What doesn't show up on the income tally for past years is that I put sweat equity into some of our houses (we've moved a lot), which we later sold, and we owned a three-family house for a while, during which I served as landlord, and later did all the work to convert that house into three condos, which we sold right before the market tanked. (Lucky timing.)

It's challenging, but it's worked pretty well for us. Now that the kids are older, some of the associated expenses have risen, so I'm trying to make more money, but I very much do not want to give up writing projects that are important to me.

Malachy Walsh said...

I'm impressed.

I work in advertising (though in this economy, who knows how much longer that'll be) and do very well financially by comparison.

We do, however, have a boatload of debt. So while we saved something like 20k last year as part of our financial planning, we are very very strapped for real money today.

And my wife enforces frugality like I've never experienced before (hours will be spent on the Internet trolling for better prices and free shipping).
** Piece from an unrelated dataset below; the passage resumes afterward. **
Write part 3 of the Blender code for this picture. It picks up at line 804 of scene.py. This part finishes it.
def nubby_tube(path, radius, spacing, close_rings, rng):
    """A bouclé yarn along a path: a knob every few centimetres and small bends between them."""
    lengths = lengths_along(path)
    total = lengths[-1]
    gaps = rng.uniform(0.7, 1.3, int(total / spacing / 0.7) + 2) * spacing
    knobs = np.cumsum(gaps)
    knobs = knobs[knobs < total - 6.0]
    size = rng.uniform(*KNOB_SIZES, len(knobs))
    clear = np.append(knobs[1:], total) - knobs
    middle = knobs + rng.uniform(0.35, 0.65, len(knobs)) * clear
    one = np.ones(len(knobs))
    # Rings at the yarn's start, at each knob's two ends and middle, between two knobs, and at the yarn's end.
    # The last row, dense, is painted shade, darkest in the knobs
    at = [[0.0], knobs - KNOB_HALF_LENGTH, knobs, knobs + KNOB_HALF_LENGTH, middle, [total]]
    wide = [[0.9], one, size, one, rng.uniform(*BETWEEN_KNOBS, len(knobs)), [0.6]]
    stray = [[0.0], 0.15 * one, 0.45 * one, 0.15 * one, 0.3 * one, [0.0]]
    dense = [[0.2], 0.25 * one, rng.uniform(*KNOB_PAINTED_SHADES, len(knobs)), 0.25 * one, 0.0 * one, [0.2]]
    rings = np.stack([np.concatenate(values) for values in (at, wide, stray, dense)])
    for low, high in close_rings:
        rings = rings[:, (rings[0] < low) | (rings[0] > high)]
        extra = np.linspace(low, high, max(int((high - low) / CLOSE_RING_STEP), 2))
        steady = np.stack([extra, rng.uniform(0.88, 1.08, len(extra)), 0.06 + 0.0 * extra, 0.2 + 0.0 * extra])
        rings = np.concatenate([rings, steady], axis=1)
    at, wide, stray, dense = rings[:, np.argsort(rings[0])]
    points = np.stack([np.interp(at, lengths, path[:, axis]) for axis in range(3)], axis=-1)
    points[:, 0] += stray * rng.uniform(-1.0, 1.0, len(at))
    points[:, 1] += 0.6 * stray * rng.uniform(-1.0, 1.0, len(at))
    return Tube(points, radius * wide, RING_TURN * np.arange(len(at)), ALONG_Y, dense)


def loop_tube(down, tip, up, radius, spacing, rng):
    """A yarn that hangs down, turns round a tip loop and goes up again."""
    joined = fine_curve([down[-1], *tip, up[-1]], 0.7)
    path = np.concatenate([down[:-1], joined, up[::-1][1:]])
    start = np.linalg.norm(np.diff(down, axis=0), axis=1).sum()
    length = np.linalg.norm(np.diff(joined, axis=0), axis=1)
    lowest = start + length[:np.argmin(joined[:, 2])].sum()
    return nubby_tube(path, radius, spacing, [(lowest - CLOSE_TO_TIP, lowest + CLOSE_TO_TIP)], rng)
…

You make me feel like a unrepentant spendthrift. Which I guess I am.


Patrick Gabridge said...

It makes a big difference if at least one of you is hitting frugal mode. For me, it's the only way I can keep writing. Back in the 90s, we read a book called "Your Money or Your Life" by Joe Dominguez and Vicky Robin, and that ended up really getting us on the right track, in a way that ended up giving us a lot more flexibility in life.